The U.S. and Canadian markets have shown definitively through various state/regional models that clear pro-cannabis rules bring a large variety of safe cannabis products to consumers, as well as one of the largest growing employment sectors. Both bring increased taxable revenue to the governments for their programs. Even with the spread of COVID-19, U.S. revenues continue to surge in 2020. Thousands of different products are driving $13 billion in sales, plus double that in supporting ancillary business revenue from construction to packaging as well as the media & event advertising sector. Canada, similarly, has now introduced edibles and concentrates under their 2.0 program which is increasing their 2020 revenue to $2.5 Billion in sales. Support industries to cannabis are also adding over twice that amount. 

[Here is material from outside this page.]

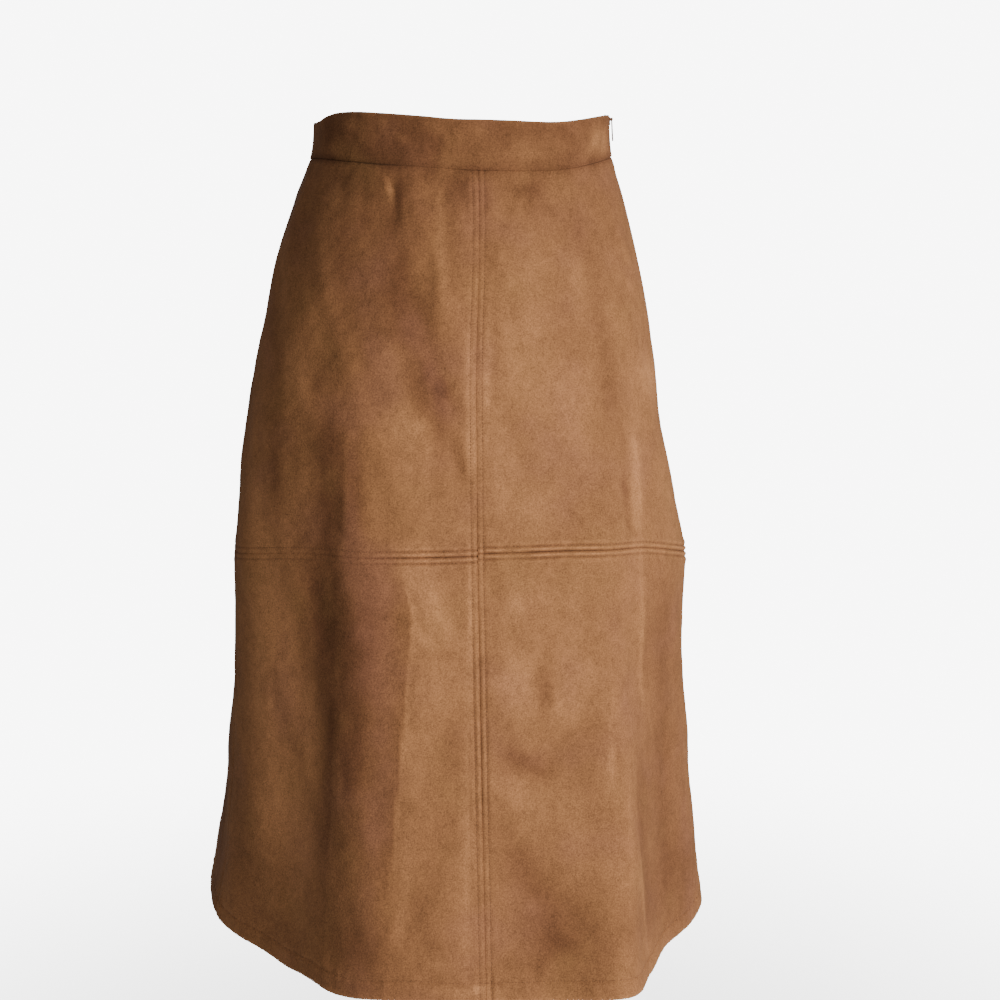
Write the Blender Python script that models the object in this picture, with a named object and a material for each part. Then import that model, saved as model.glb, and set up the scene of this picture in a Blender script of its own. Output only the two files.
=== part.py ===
"""A-line midi skirt in faux suede, in the hollow shape it has when worn.

Each cut piece is its own closed solid: a two-part waistband, four front panels that
meet in a centre seam and a seam across the middle, two back panels, and a concealed
zip in the side seam at the wearer's left. Units are metres, +Z is up, the front
faces -Y and the wearer's left is +X. The origin is the middle of the waist opening,
at half the height of the waistband.
"""

import math

import bmesh
import bpy
import numpy as np
from mathutils import Matrix, Vector

# ------------------------------------------------------------------ driving sizes

BAND_HEIGHT = 0.042
MID_SEAM = 0.432
LENGTH = 0.792
CLOTH = 0.0015
BAND_CLOTH = 0.0025
HEM_TURN_UP = 0.027
HEM_CLOTH = 0.0032
HEM_STEP = 0.001
SEAM_GAP = 0.0003
SQUARENESS = 2.2
SIDE_SEAM = 84.0
SIDE_LINE = 95.0

ZIP_LENGTH = 0.200
ZIP_GAP = 0.0014
TAPE_WIDTH = 0.011
TAPE_THICK = 0.001
TAPE_CLEAR = 0.0005
COIL_WIDTH = 0.004
COIL_THICK = 0.0016
ZIP_CLEAR = 0.0005
TAPE_TOP = 0.002
TAPE_TAIL = 0.006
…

Consumers from various demographics now have safe access to many cannabis products. If you want to smoke the flower, vape the oil, put drops under your tongue, take a pill, put a topical on your skin or enjoy the taste of edibles, as a consumer you have a variety of options. Legalization is changing consumer demographics rapidly, as age groups like seniors who are 65+ are becoming more educated as to the pain relief and sleep benefits that cannabis can provide. Professionals are welcoming the calming effects to remedy their work stress. And patients of many disorders are gravitating to cannabis and away from big pharma solutions. The U.S. and Canada have proven definitively that cannabis is mainstream and wanted by consumers. New models divergent from big pharma put the healing in the consumer’s hands.

THE BAD

The ambiguity of rules and slow adoption of distribution has caused slower educational outreach and availability of cannabis benefits than otherwise could have helped patients. Canada’s slow adoption of rules for education and product diversity, and the U.S. State-by-State politics and lack of federal support,  have left the consumer guessing with trial and error what may work to treat their for their ailments. You hear politicians claiming they need more research yet fail to provide any evidence, either positive or negative, for decades and no funding with clear objectives. The DEA guided research has been dogged for years and scientific advancement stifled by the same organization trained to stop marijuana for decades. The FDA, WHO, and other health organizations continue to take advice from big pharma and lack structure to regulate tens of thousands of new entrants.

Consumer demand is slowly moving these pieces but lack of education will continue to slow progress towards leading a fuller life without all the rules attached. The formation of specialized distribution points called “dispensaries” is recreating-the-wheel to reach consumers. Without mainstream mass distribution networks like pharmacies being used to educate and distribute cannabis in a uniform common way, reaching the consumer becomes an expensive practice. This keeps prices abnormally inflated and limits consumer awareness to find what they need.

THE UGLY

Big pharma, the black-market, and insane taxation all work against the legal industries’ survival in different ways. Of course, big pharma doesn’t want to lose their revenue streams from pain relievers and sleeping aids to legal cannabis players; they also have the ears of many governments since they are the largest customers. The black-market is estimated to be as much as ten times larger than the legal market and has a 40 year head start on legal markets. These players don’t abide by costly regulation and taxation making their lower costs appealing to the undiscerning consumer and taking away from the legal industries revenue base. 

Meanwhile, governments are enjoying the increased employment and tax revenue while taking big pharma lobbying money and not wanting to spend to reduce black-market proliferation. In essence, they are squeezing the life out of the legal industry but not helping it to thrive and innovate further. Big pharma has been given enough control over major ailments, the black market isn’t needed with mass distribution, and not helping the industry with reasonable taxation and representation slows progress.

CONCLUSION

Europe has a great opportunity to learn from the good, bad, and the ugly of the U.S. and Canadian regulated Cannabis Industry and perfect their regulatory system and best practices. Legalization is working and consumers want legal cannabis. They want to be guided as to proper uses rather than be kept in the dark under old mantras.

Consumers’ shopping habits want to remain with their local stores for the easiest access and lowest costs. Holistic and herbal remedies replacing pharmaceuticals is an on-going trend that will continue far into the future, leaving pharma to cure the major diseases. Nobody wants to be told that non-lethal pain, anxiety, or sleep aid requires a long approval process. And the data is clear, supporting the growth of the legal cannabis industry brings benefits of more jobs, better health care solutions, and tax revenue without the costs of fighting a natural path to health. Putting the consumers first will eventually drive sound and responsible decisions.